L'Europe en bonne voie pour se doter d'un cadre sur l'intelligence artificielle
Le texte encadrant l'intelligence artificielle (IA), lancé par la Commission en 2020, a franchi jeudi 11 mai 2023 une étape importante. Sensiblement remaniée par les eurodéputés, la proposition de règlement clarifie les interdictions pesant sur l'usage des systèmes d'IA biométriques, introduit des règles propres aux IA génératives et renforce les droits des citoyens.

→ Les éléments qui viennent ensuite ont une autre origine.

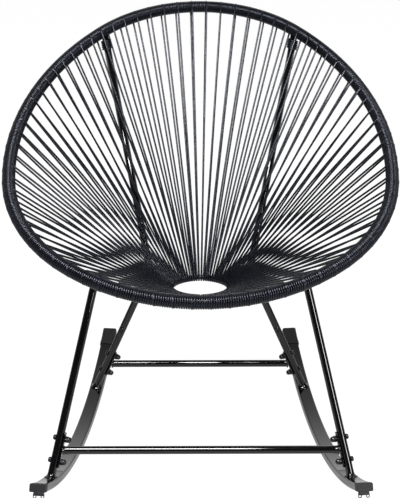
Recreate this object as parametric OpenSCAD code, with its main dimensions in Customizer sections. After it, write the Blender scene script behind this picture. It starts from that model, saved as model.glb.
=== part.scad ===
// Outdoor rocking chair: a sloping egg-shaped steel hoop wound with cord, a bucket of
// cords strung from the hoop down to a small ring, and a bolted tube frame on two
// curved runners. Millimetres, +Z up, the sitter faces -Y. The origin is on the floor,
// in the centre plane, under the lowest point of the runners.

/* [Seat hoop] */
// Height of the hoop's centreline at the front
hoop_front_h = 466.5; // [450:0.5:480]
// Slope of the hoop's plane from the floor, degrees
hoop_slope = 29.45; // [28:0.05:31]
// Radius of the front arc
hoop_r1 = 402; // [390:1:415]
// Heading at the end of the front arc, degrees
hoop_a1 = 38; // [36:0.5:40]
// Radius of the arcs at the widest place
hoop_r2 = 317; // [305:1:330]
// Heading at the end of the wide arcs, degrees
hoop_a2 = 83.3; // [80:0.1:86]
// Radius of the long side arcs
hoop_r3 = 575; // [550:1:600]
// Heading at the end of the side arcs, degrees
hoop_a3 = 133.8; // [131:0.1:137]
// Diameter of the hoop's steel tube
hoop_d = 18; // [16:0.5:20]
// Wall of every steel tube
wall = 1.5; // [1.2:0.1:2]

/* [Cords] */
// Diameter of the cord
cord_d = 4; // [3.4:0.1:4.2]
// Cord loops round one half of the hoop
half_count = 38; // [34:1:40]
// Radius of the ring at the bottom of the seat
ring_r = 64; // [60:1:70]
// Diameter of the ring's steel rod
ring_rod_d = 10; // [8:0.5:12]
// Height of the ring
ring_h = 354; // [345:1:362]
// Turns shown in the middle of the front winding
turns = 24; // [12:1:24]
// Pitch of the winding along the hoop
turn_pitch = 4.15; // [4.1:0.05:4.4]
// Diameter of the wound cord where its turns are shown
turn_d = 3.5; // [3.2:0.1:3.6]

/* [Runners] */
// Radius of the runner's underside
runner_r = 810; // [760:5:860]
// Width of the runner
runner_w = 30; // [26:1:34]
// Height of the runner's section
runner_t = 15; // [13:0.5:18]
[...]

Les commissions du marché intérieur et des libertés civiles du Parlement de Strasbourg ont adopté jeudi 11 mai 2023 par 84 voix pour, 7 contre et 12 abstentions, un projet de mandat de négociation portant sur "des règles harmonisées concernant l’intelligence artificielle". Quand elles seront définitivement adoptées, l'Europe sera la première entité au monde à s'être dotée d'un cadre sur l'IA. Lancée en février 2020, cette initiative a suscité des débats intenses au sein du Parlement avec plus de 2.000 amendements, notamment sur la définition de l’intelligence artificielle, l’interdiction de la biométrie et la prise en compte des IA génératives.
Une définition de l'IA
Le texte adopté vise à garantir que les systèmes d’IA "bénéficient d’un contrôle humain, qu’ils sont sûrs, transparents, traçables, non discriminatoires et respectueux de l’environnement" précise le communiqué du Parlement. Les eurodéputés ont également souhaité uniformiser la définition de l'IA, pour que celle-ci puisse s’appliquer "aux systèmes d’IA d’aujourd’hui et de demain". Ainsi un système d’intelligence artificielle est défini par l’article 3 comme "un logiciel qui est développé au moyen d’une ou plusieurs des techniques (…) et qui peut, pour un ensemble donné d’objectifs définis par l’homme, générer des résultats tels que des contenus, des prédictions, des recommandations ou des décisions influençant les environnements avec lesquels il interagit".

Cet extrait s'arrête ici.